_Directive:_ Both the line containing "jar_body();" and the line containing "before = set(bpy.data.objects)" belong in the answer, along with every line between them; print exactly those.

_Extracted data:_

++++++++++++++++++++

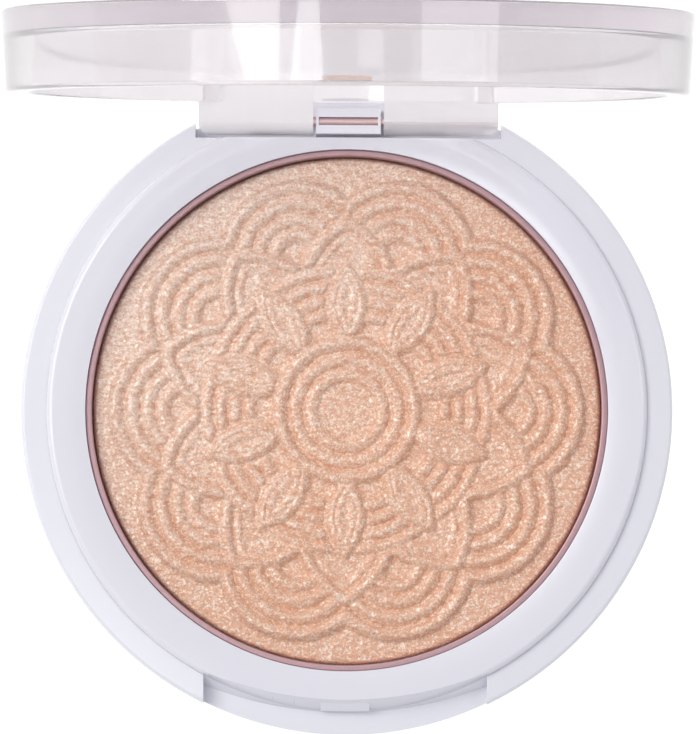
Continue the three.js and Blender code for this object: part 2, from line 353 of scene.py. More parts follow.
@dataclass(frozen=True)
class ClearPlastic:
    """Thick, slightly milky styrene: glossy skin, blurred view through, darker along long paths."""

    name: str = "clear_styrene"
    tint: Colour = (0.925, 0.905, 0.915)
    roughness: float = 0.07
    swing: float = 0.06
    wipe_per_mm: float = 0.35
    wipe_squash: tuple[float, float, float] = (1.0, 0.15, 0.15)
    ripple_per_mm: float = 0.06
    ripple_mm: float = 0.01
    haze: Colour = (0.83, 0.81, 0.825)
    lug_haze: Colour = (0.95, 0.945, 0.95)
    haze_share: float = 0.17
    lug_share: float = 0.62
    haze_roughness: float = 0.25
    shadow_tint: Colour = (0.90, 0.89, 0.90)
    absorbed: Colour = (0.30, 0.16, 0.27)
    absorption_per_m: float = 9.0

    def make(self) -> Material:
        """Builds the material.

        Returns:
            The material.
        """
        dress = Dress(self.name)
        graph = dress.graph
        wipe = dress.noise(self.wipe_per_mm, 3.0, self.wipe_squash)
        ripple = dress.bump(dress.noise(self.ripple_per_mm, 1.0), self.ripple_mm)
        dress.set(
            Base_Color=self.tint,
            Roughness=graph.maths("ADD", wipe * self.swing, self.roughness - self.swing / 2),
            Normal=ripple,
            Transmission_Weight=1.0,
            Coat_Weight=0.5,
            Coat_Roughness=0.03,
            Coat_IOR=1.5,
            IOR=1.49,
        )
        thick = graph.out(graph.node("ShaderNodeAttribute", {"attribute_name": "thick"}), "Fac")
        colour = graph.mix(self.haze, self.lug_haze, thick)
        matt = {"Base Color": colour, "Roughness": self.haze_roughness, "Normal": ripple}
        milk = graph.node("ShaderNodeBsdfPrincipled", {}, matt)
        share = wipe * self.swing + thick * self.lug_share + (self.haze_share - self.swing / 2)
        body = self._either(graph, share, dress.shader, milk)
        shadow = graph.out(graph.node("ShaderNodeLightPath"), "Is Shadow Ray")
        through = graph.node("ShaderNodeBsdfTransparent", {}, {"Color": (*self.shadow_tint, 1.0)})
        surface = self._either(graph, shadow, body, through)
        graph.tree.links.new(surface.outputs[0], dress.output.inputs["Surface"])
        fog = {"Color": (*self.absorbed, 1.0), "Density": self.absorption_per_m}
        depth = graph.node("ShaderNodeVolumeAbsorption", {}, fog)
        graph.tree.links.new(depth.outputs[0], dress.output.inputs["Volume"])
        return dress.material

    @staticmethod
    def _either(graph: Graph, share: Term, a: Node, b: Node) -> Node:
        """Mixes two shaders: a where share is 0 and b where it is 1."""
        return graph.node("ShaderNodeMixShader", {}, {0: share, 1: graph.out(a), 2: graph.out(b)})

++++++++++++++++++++

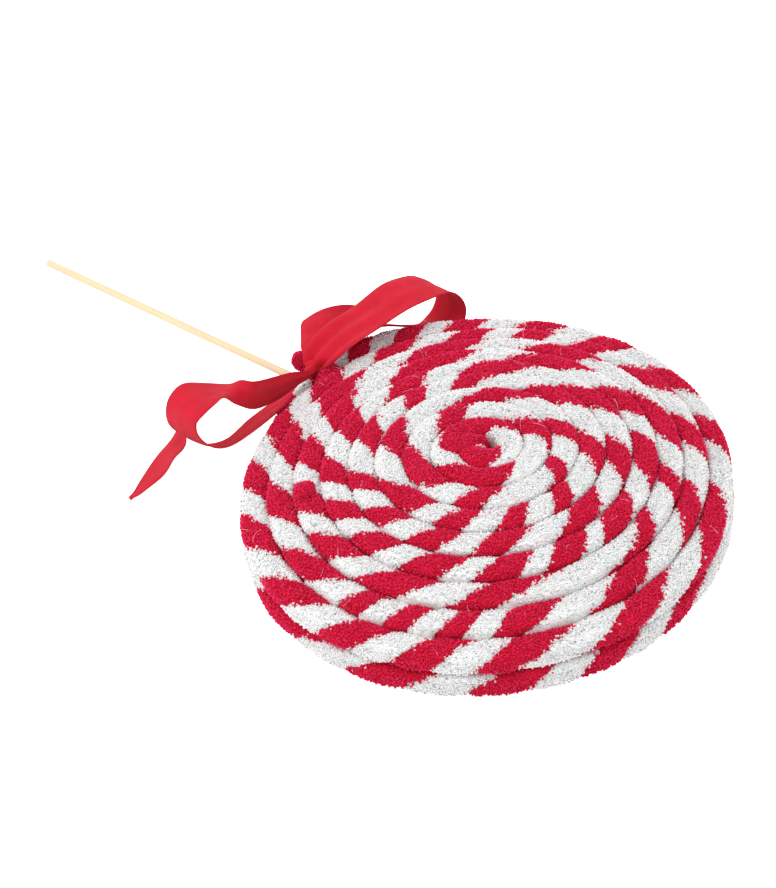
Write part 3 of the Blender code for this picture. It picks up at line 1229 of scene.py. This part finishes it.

++++++++++++++++++++

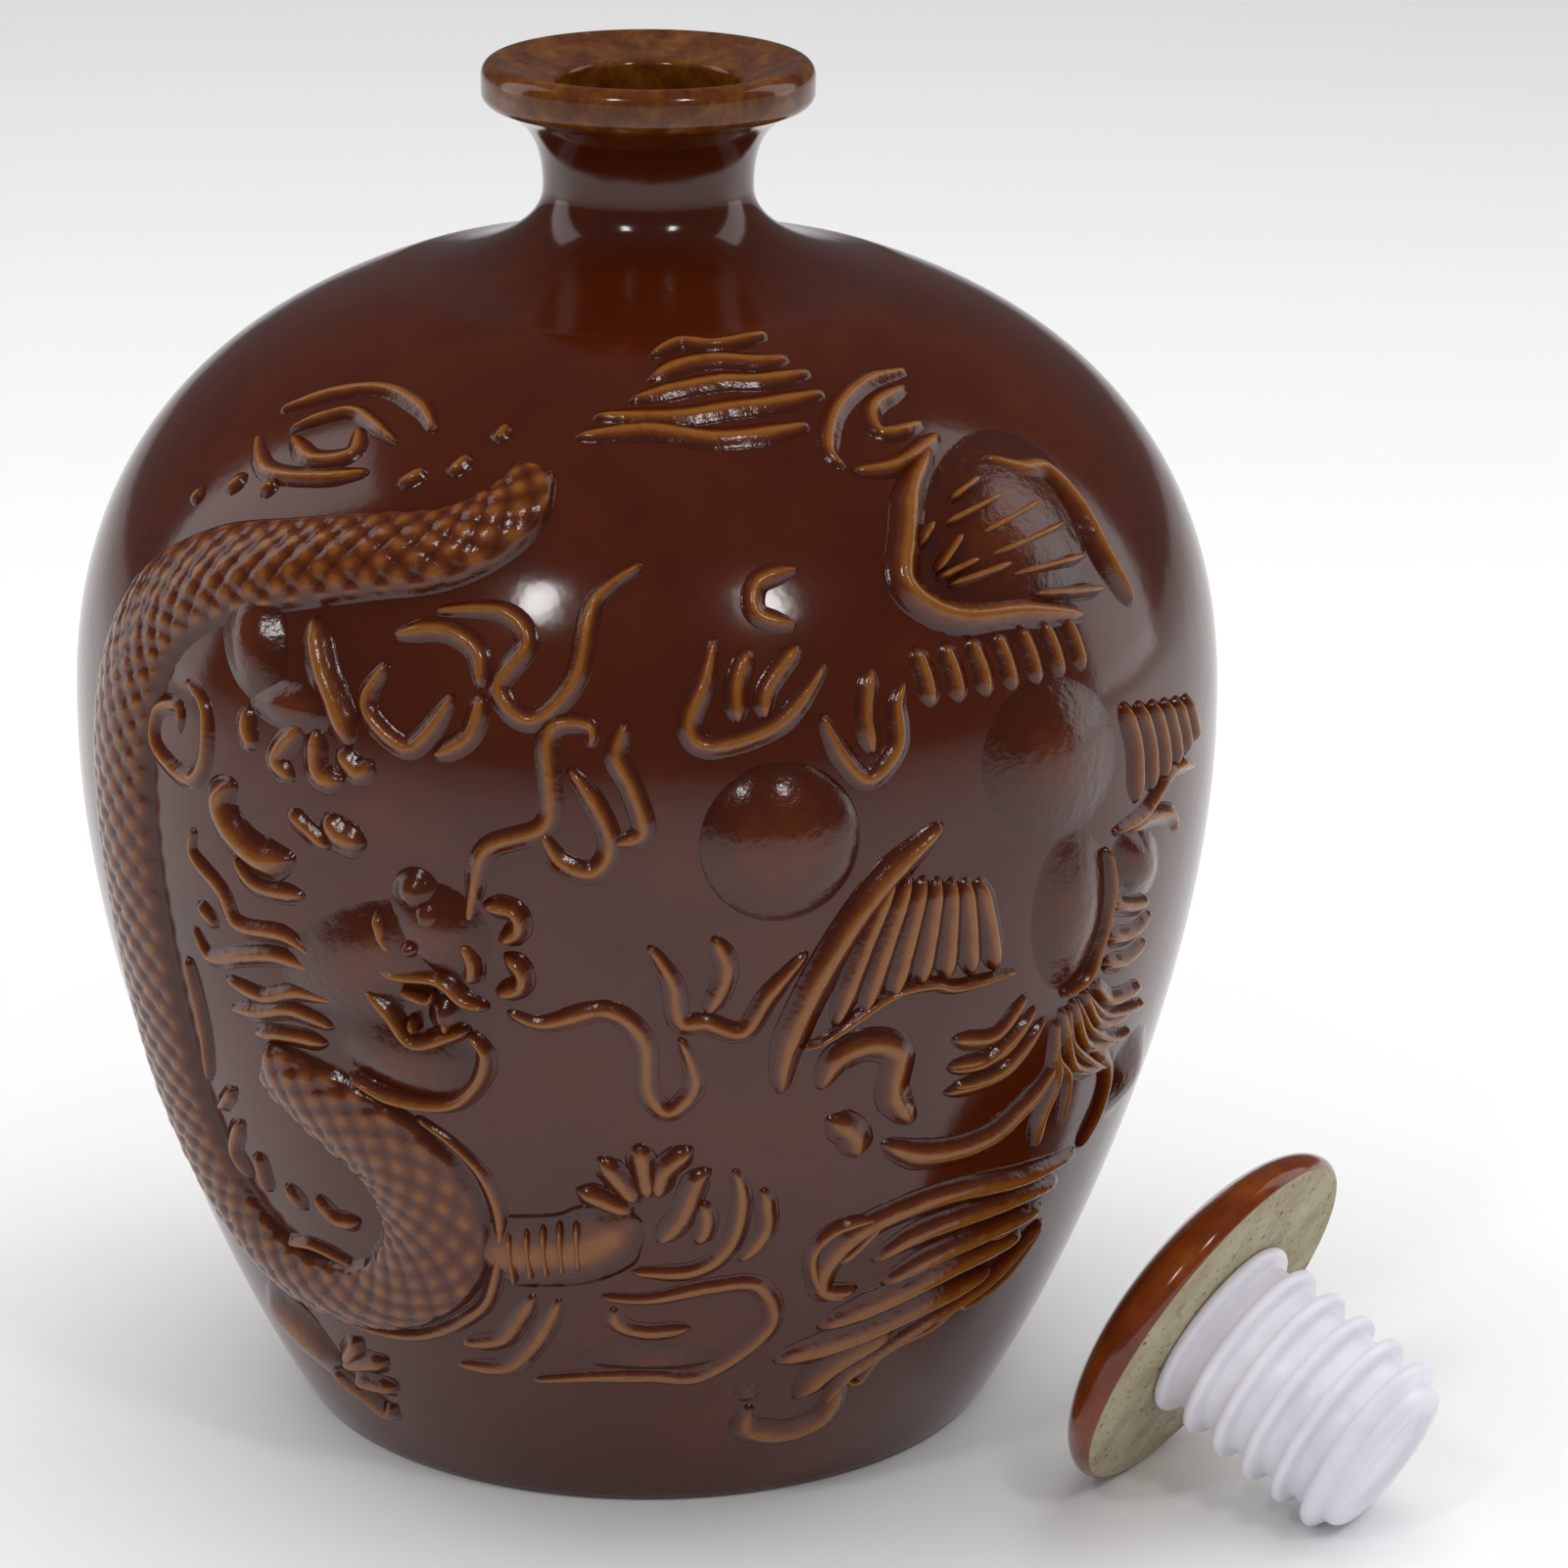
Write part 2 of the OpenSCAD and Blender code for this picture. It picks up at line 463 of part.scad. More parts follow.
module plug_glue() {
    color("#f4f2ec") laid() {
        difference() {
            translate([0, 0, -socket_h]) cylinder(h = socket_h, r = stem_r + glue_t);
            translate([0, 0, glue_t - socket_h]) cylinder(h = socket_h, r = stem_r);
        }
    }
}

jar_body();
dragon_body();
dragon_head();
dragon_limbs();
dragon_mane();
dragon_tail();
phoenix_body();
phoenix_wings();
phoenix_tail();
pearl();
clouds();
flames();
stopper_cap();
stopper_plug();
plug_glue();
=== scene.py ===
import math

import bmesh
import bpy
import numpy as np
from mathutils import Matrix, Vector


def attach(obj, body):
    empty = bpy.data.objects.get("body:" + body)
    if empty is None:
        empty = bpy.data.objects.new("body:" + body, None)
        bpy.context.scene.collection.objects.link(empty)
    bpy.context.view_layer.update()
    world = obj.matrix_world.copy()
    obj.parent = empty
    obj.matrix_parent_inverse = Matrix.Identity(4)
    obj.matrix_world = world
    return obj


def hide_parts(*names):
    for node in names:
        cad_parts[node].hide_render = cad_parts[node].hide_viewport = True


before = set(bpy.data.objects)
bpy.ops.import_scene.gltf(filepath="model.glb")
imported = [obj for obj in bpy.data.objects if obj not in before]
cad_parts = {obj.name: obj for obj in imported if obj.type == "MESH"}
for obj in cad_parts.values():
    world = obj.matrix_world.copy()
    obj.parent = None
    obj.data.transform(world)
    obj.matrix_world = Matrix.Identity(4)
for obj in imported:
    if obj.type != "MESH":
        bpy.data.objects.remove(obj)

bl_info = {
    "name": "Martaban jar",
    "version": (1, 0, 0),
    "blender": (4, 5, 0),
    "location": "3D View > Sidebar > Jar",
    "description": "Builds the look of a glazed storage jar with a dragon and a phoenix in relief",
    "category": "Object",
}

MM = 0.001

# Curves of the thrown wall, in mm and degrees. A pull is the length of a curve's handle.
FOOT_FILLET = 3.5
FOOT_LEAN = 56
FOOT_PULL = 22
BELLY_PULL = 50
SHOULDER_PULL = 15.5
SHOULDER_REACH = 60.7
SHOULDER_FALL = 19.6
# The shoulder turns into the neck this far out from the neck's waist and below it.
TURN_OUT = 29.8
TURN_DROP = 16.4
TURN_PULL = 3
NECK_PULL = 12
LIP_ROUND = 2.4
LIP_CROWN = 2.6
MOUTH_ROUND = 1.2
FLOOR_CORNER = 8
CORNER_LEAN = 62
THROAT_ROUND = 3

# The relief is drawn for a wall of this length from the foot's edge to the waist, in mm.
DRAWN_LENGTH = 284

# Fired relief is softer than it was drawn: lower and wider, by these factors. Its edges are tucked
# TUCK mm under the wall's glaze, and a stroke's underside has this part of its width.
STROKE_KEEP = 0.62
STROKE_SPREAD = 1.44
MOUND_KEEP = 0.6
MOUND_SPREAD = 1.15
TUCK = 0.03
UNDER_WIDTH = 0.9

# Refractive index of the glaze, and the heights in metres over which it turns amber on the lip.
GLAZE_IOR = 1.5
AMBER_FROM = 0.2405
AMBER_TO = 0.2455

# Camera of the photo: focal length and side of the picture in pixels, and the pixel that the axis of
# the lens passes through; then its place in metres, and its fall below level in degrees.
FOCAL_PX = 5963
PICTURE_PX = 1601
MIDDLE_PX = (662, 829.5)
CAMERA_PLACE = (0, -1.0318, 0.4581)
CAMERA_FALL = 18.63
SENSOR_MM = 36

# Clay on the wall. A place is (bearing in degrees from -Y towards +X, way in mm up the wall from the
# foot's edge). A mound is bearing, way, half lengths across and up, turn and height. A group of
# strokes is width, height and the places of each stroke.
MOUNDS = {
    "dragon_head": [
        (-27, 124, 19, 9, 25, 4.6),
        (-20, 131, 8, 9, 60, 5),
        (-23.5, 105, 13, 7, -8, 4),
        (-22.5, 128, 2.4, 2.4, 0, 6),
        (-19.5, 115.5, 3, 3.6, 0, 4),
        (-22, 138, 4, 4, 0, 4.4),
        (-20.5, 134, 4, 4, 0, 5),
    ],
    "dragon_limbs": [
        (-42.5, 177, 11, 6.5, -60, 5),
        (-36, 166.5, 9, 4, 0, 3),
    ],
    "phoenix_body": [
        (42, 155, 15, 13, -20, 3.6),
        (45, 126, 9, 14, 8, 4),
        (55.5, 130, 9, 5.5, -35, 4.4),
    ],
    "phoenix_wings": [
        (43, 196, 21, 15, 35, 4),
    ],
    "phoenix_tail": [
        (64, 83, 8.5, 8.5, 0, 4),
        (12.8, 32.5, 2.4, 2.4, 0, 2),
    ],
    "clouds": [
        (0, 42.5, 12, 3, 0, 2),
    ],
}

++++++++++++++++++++

_Complete output:_
jar_body();
dragon_body();
dragon_head();
dragon_limbs();
dragon_mane();
dragon_tail();
phoenix_body();
phoenix_wings();
phoenix_tail();
pearl();
clouds();
flames();
stopper_cap();
stopper_plug();
plug_glue();
=== scene.py ===
import math

import bmesh
import bpy
import numpy as np
from mathutils import Matrix, Vector


def attach(obj, body):
    empty = bpy.data.objects.get("body:" + body)
    if empty is None:
        empty = bpy.data.objects.new("body:" + body, None)
        bpy.context.scene.collection.objects.link(empty)
    bpy.context.view_layer.update()
    world = obj.matrix_world.copy()
    obj.parent = empty
    obj.matrix_parent_inverse = Matrix.Identity(4)
    obj.matrix_world = world
    return obj


def hide_parts(*names):
    for node in names:
        cad_parts[node].hide_render = cad_parts[node].hide_viewport = True


before = set(bpy.data.objects)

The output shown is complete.